While Yorkville still buzzed with the repercussions of the political and pseudo – political activities which turned that section into a veritable beehive last week-end, a Jewish Daily Bulletin reporter made a flying survey of the situation there and found that sentiment among important leaders is veering definitely away from Zahne and his henchmen.

With the chairman of the German American Independent Voters League himself off somewhere in the middle west, trying to establish additional branches of that new-born, squealing brainchild of his, chieftains of the German-American Conference and almost all its subsidiaries were rubbing their hands gleefully in delighted contemplation of his failure to obtain the chairmanship of the Conference political committee.

Zahne, who in recent months has mushroomed up out of nowhere has been just a little too impatient and high-handed for his own best interests, an information-hungry reporter was told.
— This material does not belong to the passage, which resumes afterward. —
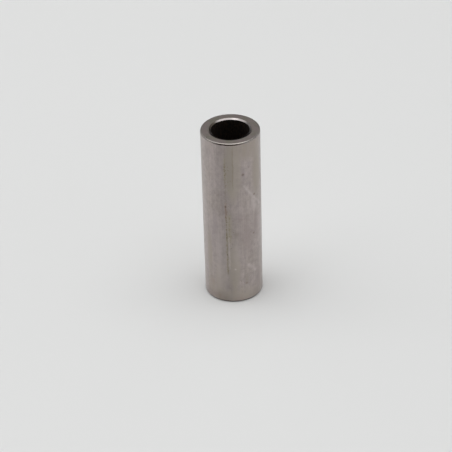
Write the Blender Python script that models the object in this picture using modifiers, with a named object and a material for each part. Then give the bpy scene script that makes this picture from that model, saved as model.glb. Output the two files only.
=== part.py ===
"""A gudgeon pin, the hollow steel pin that joins a piston to its connecting rod.

The real pin is one piece: bored tube, faced and chamfered at both ends, hardened, and ground
outside. So it is one object here, a closed section of the tube's wall turned once about the Z
axis. The pin stands on its lower end. The origin is the middle of that end and +Z runs up the
axis. Lengths are in metres.
"""

import math

import bpy

# Sizes of the pin
PIN_DIAMETER = 0.020  # ground running surface, held in the piston bosses and the small end
PIN_LENGTH = 0.064  # from end face to end face
WALL_THICKNESS = 0.0035  # round a plain bore right through, here 13 mm, that lightens the pin
EDGE_RADIUS = 0.0006  # rounded edge between each end face and the running surface
CHAMFER_WIDTH = 0.0006  # of the chamfer at each mouth of the bore, seen from the end
CHAMFER_ANGLE = math.radians(30)  # slope of the chamfer from the end face

# Fineness of the faceted surface
TURN_STEPS = 120  # facets round the pin
EDGE_STEPS = 6  # facets across a rounded edge
SHARP_ANGLE = math.radians(30)  # corners steeper than this stay crisp when shaded
MERGE_DISTANCE = 0.000001  # joins the last step of the turn to the first

# Bare ground steel, with the faint warm tint that it has indoors
STEEL_COLOUR = (0.44, 0.41, 0.39, 1.0)
STEEL_ROUGHNESS = 0.35


def clear_scene():
    """Removes whatever the file holds, so that the pin is alone in it."""
    for old in list(bpy.data.objects):
        bpy.data.objects.remove(old)


def ground_steel():
    """Bare ground steel."""
    material = bpy.data.materials.new("ground_steel")
    material.use_nodes = True
    shader = material.node_tree.nodes["Principled BSDF"]
    shader.inputs["Base Color"].default_value = STEEL_COLOUR
    shader.inputs["Metallic"].default_value = 1.0
    shader.inputs["Roughness"].default_value = STEEL_ROUGHNESS
    material.diffuse_color = STEEL_COLOUR
    material.metallic = 1.0
    material.roughness = STEEL_ROUGHNESS
    return material


def rounded_edge(centre_r, centre_z, start, end):
    """Points of the edge rounding in the section, from one angle to the other about a centre."""
    turns = [start + (end - start) * step / EDGE_STEPS for step in range(EDGE_STEPS + 1)]
    return [
        (centre_r + EDGE_RADIUS * math.cos(turn), centre_z + EDGE_RADIUS * math.sin(turn))
        for turn in turns
    ]


def wall_section():
    """The outline of the tube's wall on one side of the axis, as (radius, height) points.

    It runs down the outside from the top face to the bottom face, and back up the bore.
    """
    pin_radius = PIN_DIAMETER / 2
    bore_radius = pin_radius - WALL_THICKNESS
    mouth_radius = bore_radius + CHAMFER_WIDTH
    chamfer_depth = CHAMFER_WIDTH * math.tan(CHAMFER_ANGLE)
    edge_centre_r = pin_radius - EDGE_RADIUS

    top_edge = rounded_edge(edge_centre_r, PIN_LENGTH - EDGE_RADIUS, math.pi / 2, 0)
    bottom_edge = rounded_edge(edge_centre_r, EDGE_RADIUS, 0, -math.pi / 2)
    bottom_chamfer = [(mouth_radius, 0), (bore_radius, chamfer_depth)]
    top_chamfer = [(bore_radius, PIN_LENGTH - chamfer_depth), (mouth_radius, PIN_LENGTH)]
    return top_edge + bottom_edge + bottom_chamfer + top_chamfer


def turned(name, section, material, collection):
    """An object turned about the Z axis from a closed section."""
    points = [(radius, 0, height) for radius, height in section]
    edges = [(i, (i + 1) % len(points)) for i in range(len(points))]
    mesh = bpy.data.meshes.new(name)
    mesh.from_pydata(points, edges, [])
    mesh.materials.append(material)
    piece = bpy.data.objects.new(name, mesh)
    collection.objects.link(piece)

    screw = piece.modifiers.new("turn", "SCREW")
    screw.axis = "Z"
    screw.angle = math.tau
    screw.steps = TURN_STEPS
    screw.render_steps = TURN_STEPS
    screw.use_merge_vertices = True
    screw.merge_threshold = MERGE_DISTANCE

    bpy.context.view_layer.objects.active = piece
    bpy.ops.object.modifier_apply(modifier=screw.name)
    mesh.shade_smooth()
    mesh.set_sharp_from_angle(angle=SHARP_ANGLE)
    return piece


def main():
    clear_scene()
    collection = bpy.data.collections.new("gudgeon_pin")
    bpy.context.scene.collection.children.link(collection)
    turned("gudgeon_pin", wall_section(), ground_steel(), collection)


main()
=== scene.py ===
# %% [markdown]
# # A gudgeon pin in ground steel
#
# A gudgeon pin joins a piston to its connecting rod. It starts as a thick tube, is faced and
# chamfered at both ends, is hardened, and is then ground to size outside. This lesson takes the
# pin that CAD made and gives it the surfaces of the real one: a ground outside with the marks of
# oil, storage and handling, faced ends, bright chamfers, and a bore left black by the furnace.
#
# The CAD model comes first, as a fixed frame in metres. Everything here is fitted to it.

import bpy
import numpy as np
from mathutils import Matrix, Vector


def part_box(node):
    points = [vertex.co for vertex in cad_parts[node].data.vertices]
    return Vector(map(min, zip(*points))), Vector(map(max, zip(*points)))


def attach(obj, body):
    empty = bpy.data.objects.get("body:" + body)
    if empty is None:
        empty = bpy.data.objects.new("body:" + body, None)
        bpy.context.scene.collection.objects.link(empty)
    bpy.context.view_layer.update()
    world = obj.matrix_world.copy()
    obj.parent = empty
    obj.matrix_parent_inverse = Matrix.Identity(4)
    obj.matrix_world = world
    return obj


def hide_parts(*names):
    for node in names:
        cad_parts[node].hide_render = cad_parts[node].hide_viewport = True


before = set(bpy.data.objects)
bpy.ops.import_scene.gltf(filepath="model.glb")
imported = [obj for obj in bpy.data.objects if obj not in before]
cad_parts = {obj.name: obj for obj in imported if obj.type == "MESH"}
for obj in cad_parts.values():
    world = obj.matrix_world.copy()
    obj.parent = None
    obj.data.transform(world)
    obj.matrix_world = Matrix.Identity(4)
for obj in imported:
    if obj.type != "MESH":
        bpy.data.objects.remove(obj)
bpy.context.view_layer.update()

CAD_NODE = "gudgeon_pin"
MM = 0.001  # one millimetre in the scene's metres

# %% [markdown]
# ## The section of the wall
#
# Everything that a lathe and a grinder make is round, so one outline of the tube's wall holds the
# whole shape. Blender could turn it with a Screw modifier, or a cylinder could be cut and
# bevelled. Here the outline is worked out as arrays instead, because each run of it then knows
# which tool made it, and so which finish it gets.
#
# The overall sizes are read from the CAD node. The rest repeat the sizes that its wall was drawn
# with.

# %% Sizes
node_low, node_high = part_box(CAD_NODE)
PIN_RADIUS = (node_high[0] - node_low[0]) / 2
PIN_LENGTH = node_high[2] - node_low[2]
WALL_THICKNESS = 3.5 * MM
EDGE_RADIUS = 0.6 * MM  # rounding between an end face and the outside
CHAMFER_WIDTH = 0.6 * MM  # of the chamfer at each mouth of the bore, seen from the end
CHAMFER_ANGLE = np.radians(30)  # slope of the chamfer from the end face

BORE_RADIUS = PIN_RADIUS - WALL_THICKNESS
MOUTH_RADIUS = BORE_RADIUS + CHAMFER_WIDTH
CHAMFER_DEPTH = CHAMFER_WIDTH * np.tan(CHAMFER_ANGLE)
print("outside radius", round(PIN_RADIUS / MM, 3), "length", round(PIN_LENGTH / MM, 3), "mm")


# %% [markdown]
# A lathe only makes straight cuts and roundings in a section, so two helpers draw every run of
# it. Each gives back an array with one (radius, height) point to a row.


# %% Straight and round runs
def straight(start, end, steps):
    """Points along a straight run. A point is (1 - t) start + t end, with t from 0 to 1."""
    t = np.linspace(0, 1, steps + 1)[:, None]
    return (1 - t) * np.array(start) + t * np.array(end)


def round_run(centre, radius, start, end, steps):
    """Points along an arc. A point is centre + radius (cos a, sin a), with a from start to end
    in degrees."""
    a = np.radians(np.linspace(start, end, steps + 1))
    return np.array(centre) + radius * np.stack([np.cos(a), np.sin(a)], axis=1)


print("a straight run in two steps:", straight((0, 0), (2, 4), 2).tolist())

# %% [markdown]
# The outline goes once round the wall: down the outside, in over the lower face, up the bore and
# out over the upper face. Long flat runs are cut into steps too, so that no quad gets very thin.

# %% The outline, run by run
FINISHES = ["ground", "faced", "cut", "bore", "edge"]
GROUND, FACED, CUT, BORE, EDGE = range(len(FINISHES))

EDGE_STEPS = 12
GROUND_STEPS = 64
FACE_STEPS = 10
CHAMFER_STEPS = 4
BORE_STEPS = 44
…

Although no longer ago than early last week he had made no bones about his confident expectation of being named head of the political committee, he discovered at the last minute that he had over-rated the forces he could hope to marshal under his standards.

Thus, when delegates from the various societies which comprise the German-American Conference met in Turn Halle last Friday night, Zahne made a tactical decision to withdraw his candidacy for the chairmanship and to be satisfied with mere membership in the unit.

If he had pushed his claims to the office, a reporter learned yesterday, he would have been subjected to the merciless fire of most of those present, who have viewed with distaste his recent extremist statements on the racial issue and his open avowal of Nazism.

As it turned out. however, Zahne stepped down in time to save some of the shreds of his prestige, and William Fust, conservative leader of the Plattdeutsche Verein of Brooklyn, was appointed to the chair.

Of the eight members of the committee, which now has been instructed to act purely as an information bureau, two are definitely aligned with Zahne. They are Fred Staademann and Carl Nicolai.

The other four members are George Schattner, John H. Werdermann, Dietrich Wortmann and C. K. Froehlich, who serves in an exofficio capacity by virtue of his presidency of the Conference.